Delegates described being underwhelmed by the weather — a little wind here, some clouds there — which in Tampa fell short of the potential inclement weather that led RNC officials to cancel the first day in the interest of safety.

"We didn't even take umbrellas this morning. We didn't need them," said Pennsylvania delegate Marion Taxin after returning from an event at the city's aquarium with her home-state governor.

Delegate Tom Del Beccaro, who heads the California GOP, said his state's delegates were revved up from a morning rally with New Jersey Gov. Chris Christie and predicted the bottled-up energy would spill into an even more animated convention starting Tuesday.

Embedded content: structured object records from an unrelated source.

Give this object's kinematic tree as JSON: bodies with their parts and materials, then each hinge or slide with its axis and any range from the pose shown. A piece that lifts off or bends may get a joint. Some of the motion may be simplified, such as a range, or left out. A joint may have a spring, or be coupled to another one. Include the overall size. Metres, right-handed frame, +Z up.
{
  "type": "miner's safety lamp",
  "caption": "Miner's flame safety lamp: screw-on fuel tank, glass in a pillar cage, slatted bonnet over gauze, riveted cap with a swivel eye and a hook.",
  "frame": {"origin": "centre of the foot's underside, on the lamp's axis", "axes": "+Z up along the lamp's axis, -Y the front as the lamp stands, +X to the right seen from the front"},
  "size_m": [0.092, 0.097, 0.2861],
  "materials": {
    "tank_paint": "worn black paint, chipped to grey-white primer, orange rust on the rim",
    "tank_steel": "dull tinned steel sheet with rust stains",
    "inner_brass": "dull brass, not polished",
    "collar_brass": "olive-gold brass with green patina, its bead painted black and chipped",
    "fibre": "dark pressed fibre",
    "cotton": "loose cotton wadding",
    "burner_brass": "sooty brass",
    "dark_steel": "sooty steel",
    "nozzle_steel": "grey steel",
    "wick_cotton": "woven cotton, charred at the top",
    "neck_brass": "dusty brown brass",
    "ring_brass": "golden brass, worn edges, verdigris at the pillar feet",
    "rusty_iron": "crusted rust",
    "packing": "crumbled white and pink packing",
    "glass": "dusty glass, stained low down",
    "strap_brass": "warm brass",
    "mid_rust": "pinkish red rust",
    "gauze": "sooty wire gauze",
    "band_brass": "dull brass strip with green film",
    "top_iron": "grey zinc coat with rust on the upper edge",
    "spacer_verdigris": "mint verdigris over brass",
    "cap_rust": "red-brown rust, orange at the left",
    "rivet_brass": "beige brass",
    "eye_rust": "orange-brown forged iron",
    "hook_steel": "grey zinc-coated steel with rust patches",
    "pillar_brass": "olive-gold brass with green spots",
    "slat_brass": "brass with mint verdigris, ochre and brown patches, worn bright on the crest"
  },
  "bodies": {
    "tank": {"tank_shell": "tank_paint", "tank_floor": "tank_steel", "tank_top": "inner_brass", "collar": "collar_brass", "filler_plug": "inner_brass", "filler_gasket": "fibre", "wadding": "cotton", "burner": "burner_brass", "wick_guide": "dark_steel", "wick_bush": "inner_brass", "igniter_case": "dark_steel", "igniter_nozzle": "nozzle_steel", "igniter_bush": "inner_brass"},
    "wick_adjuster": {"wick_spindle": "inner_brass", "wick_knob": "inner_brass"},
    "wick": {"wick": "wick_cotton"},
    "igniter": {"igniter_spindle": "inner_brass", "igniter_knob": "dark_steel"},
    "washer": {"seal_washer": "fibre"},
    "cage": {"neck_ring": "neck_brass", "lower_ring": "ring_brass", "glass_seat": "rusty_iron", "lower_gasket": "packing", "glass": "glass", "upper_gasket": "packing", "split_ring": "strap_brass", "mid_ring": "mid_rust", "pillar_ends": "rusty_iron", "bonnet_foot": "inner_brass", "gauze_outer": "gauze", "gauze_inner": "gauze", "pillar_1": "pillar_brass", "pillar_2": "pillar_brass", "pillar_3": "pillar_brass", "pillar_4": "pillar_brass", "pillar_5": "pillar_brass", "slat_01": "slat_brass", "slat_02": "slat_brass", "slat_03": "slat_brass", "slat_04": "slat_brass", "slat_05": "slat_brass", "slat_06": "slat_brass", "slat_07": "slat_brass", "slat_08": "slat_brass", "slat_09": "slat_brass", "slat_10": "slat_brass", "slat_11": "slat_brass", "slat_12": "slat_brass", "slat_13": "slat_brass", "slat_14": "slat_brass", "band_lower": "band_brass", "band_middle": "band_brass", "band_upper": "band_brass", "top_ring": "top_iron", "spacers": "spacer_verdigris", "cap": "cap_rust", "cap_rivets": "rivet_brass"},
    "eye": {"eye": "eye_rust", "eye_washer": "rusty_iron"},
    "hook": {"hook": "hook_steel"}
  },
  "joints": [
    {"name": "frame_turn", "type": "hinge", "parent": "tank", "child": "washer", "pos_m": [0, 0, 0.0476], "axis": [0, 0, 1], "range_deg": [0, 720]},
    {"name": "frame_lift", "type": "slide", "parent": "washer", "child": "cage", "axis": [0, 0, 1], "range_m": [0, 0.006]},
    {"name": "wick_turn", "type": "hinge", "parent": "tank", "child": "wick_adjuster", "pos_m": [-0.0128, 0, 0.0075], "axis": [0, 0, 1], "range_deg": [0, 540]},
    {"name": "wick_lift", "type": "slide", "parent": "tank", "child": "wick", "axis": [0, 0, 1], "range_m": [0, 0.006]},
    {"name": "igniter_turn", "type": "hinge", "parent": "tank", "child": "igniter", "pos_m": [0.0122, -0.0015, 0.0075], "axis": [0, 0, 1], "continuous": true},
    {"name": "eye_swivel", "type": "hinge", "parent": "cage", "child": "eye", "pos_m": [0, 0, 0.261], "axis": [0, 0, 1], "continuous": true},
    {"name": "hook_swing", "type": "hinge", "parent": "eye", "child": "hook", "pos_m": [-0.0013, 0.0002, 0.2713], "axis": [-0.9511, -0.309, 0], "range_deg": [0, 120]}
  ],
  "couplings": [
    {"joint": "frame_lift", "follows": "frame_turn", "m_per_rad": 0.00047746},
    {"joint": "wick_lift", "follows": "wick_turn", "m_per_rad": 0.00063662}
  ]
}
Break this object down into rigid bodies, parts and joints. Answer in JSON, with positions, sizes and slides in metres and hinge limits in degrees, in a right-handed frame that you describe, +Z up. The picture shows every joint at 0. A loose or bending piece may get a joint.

Meanwhile, delegates from New York, South Dakota, North Dakota, Rhode Island and Wisconsin were gearing up for a joint "party on the pier" event that had been scheduled for 11 p.m. Monday but was bumped up to early evening take advantage of the hours they would have spent listening to GOP luminaries John Boehner and Mike Huckabee.

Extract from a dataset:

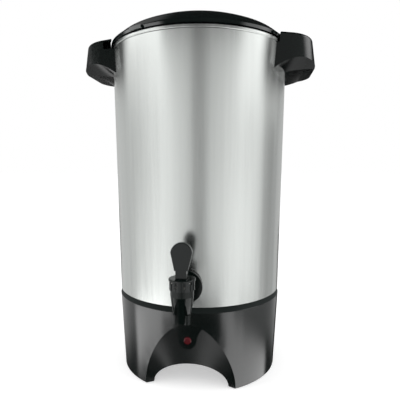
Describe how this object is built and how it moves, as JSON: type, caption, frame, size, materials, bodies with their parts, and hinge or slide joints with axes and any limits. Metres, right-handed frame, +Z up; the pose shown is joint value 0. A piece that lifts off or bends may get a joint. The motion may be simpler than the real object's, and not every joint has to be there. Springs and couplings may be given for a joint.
{
  "type": "coffee urn",
  "caption": "Percolating coffee urn with a tapered steel tank, black base and side handles, domed twist-off lid and a self-closing lever tap.",
  "frame": {"origin": "centre of the urn in the plane its rubber feet stand on", "axes": "+Z up, tap at the front towards -Y, handles at -X and +X"},
  "size_m": [0.2602, 0.2372, 0.407],
  "materials": {
    "steel": "brushed upright, satin",
    "dark_plastic": "fine texture",
    "gloss_plastic": "gloss",
    "tap_plastic": "half gloss",
    "lens_red": "clear red",
    "lamp_glass": "clear",
    "rubber": "matte",
    "silicone": "matte",
    "aluminium": "satin",
    "plated_steel": "zinc plated",
    "brass": "plain",
    "cover_steel": "zinc coated sheet",
    "element_steel": "heat darkened",
    "lead_insulation": "woven sleeve"
  },
  "bodies": {
    "urn": {"tank": "steel", "base_skirt": "dark_plastic", "bottom_cover": "cover_steel", "rubber_feet": "rubber", "base_studs": "plated_steel", "base_nuts": "plated_steel", "heating_well": "steel", "well_gasket": "silicone", "well_nut": "brass", "heater_plate": "aluminium", "heater_clamp": "cover_steel", "clamp_screws": "plated_steel", "boil_element": "element_steel", "keep_warm_element": "element_steel", "thermostat": "dark_plastic", "thermal_fuse": "plated_steel", "lamp_lens": "lens_red", "indicator_lamp": "lamp_glass", "lens_clip": "plated_steel", "power_inlet": "dark_plastic", "inlet_pins": "plated_steel", "inlet_screws": "plated_steel", "lead_live": "lead_insulation", "lead_heater": "lead_insulation", "lead_neutral": "lead_insulation", "handle_left": "dark_plastic", "handle_right": "dark_plastic", "handle_screws": "plated_steel", "tap_body": "tap_plastic", "tap_gasket": "rubber", "tap_inner_gasket": "silicone", "tap_nut": "tap_plastic", "bonnet_seal": "silicone", "tap_bonnet": "tap_plastic", "lever_pivot_pin": "plated_steel"},
    "lever": {"tap_lever": "tap_plastic", "valve_link_pin": "plated_steel"},
    "valve": {"valve_rod": "tap_plastic", "seat_cup": "silicone"},
    "pump": {"pump_stem": "aluminium", "pump_foot": "aluminium"},
    "washer": {"pump_washer": "aluminium"},
    "coffee_basket": {"basket": "aluminium"},
    "basket_cover": {"spreader": "aluminium"},
    "lid_grip": {"lid_knob": "gloss_plastic", "knob_screw": "plated_steel"},
    "lid_shell": {"lid": "gloss_plastic"}
  },
  "joints": [
    {"name": "tap_lever_tilt", "type": "hinge", "parent": "urn", "child": "lever", "pos_m": [0, -0.13, 0.126], "axis": [1, 0, 0], "range_deg": [0, 45], "stiffness_Nm_per_rad": 0.2, "springref_deg": -5.73},
    {"name": "tap_valve_lift", "type": "slide", "parent": "urn", "child": "valve", "axis": [0, 0, 1], "range_m": [0, 0.00496]},
    {"name": "pump_lift", "type": "slide", "parent": "urn", "child": "pump", "axis": [0, 0, 1], "range_m": [0, 0.3]},
    {"name": "pump_washer_lift", "type": "slide", "parent": "pump", "child": "washer", "axis": [0, 0, 1], "range_m": [0, 0.003]},
    {"name": "basket_lift", "type": "slide", "parent": "pump", "child": "coffee_basket", "axis": [0, 0, 1], "range_m": [0, 0.11]},
    {"name": "basket_cover_lift", "type": "slide", "parent": "coffee_basket", "child": "basket_cover", "axis": [0, 0, 1], "range_m": [0, 0.035]},
    {"name": "lid_lift", "type": "slide", "parent": "basket_cover", "child": "lid_grip", "axis": [0, 0, 1], "range_m": [0, 0.12]},
    {"name": "lid_twist", "type": "hinge", "parent": "lid_grip", "child": "lid_shell", "pos_m": [0, 0, 0.38], "axis": [0, 0, -1], "range_deg": [0, 48.5]}
  ],
  "couplings": [
    {"joint": "tap_valve_lift", "follows": "tap_lever_tilt", "m_per_rad": 0.0063}
  ]
}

With Isaac barreling toward the coast near New Orleans just before Hurricane Katrina's seventh anniversary, GOP officials in Gulf states called off their plans to attend the convention. Louisiana Gov. Bobby Jindal scrapped his much-awaited speech on Wednesday.

The catastrophic Katrina barreled into New Orleans as a Category 5 storm with winds topping 157 miles per hour and churning up a storm surge that breached the levees that held back Lake Ponchartrain from the city. More than 80 percent of the city was flooded and close to 2,000 deaths were blamed on the storm.

But delegates said they weren't concerned that the decision to proceed with the festivities with potential disaster looming would strike some as tone-deaf.

To cancel the convention, the delegates said, would be to abdicate their responsibility to represent the voters who sent them to Tampa.

"The convention certainly is full of the ceremonial and the balloons, but we have to officially nominate a candidate," said state Rep. Daryl Metcalfe of Pennsylvania. "It's an official duty that has to occur."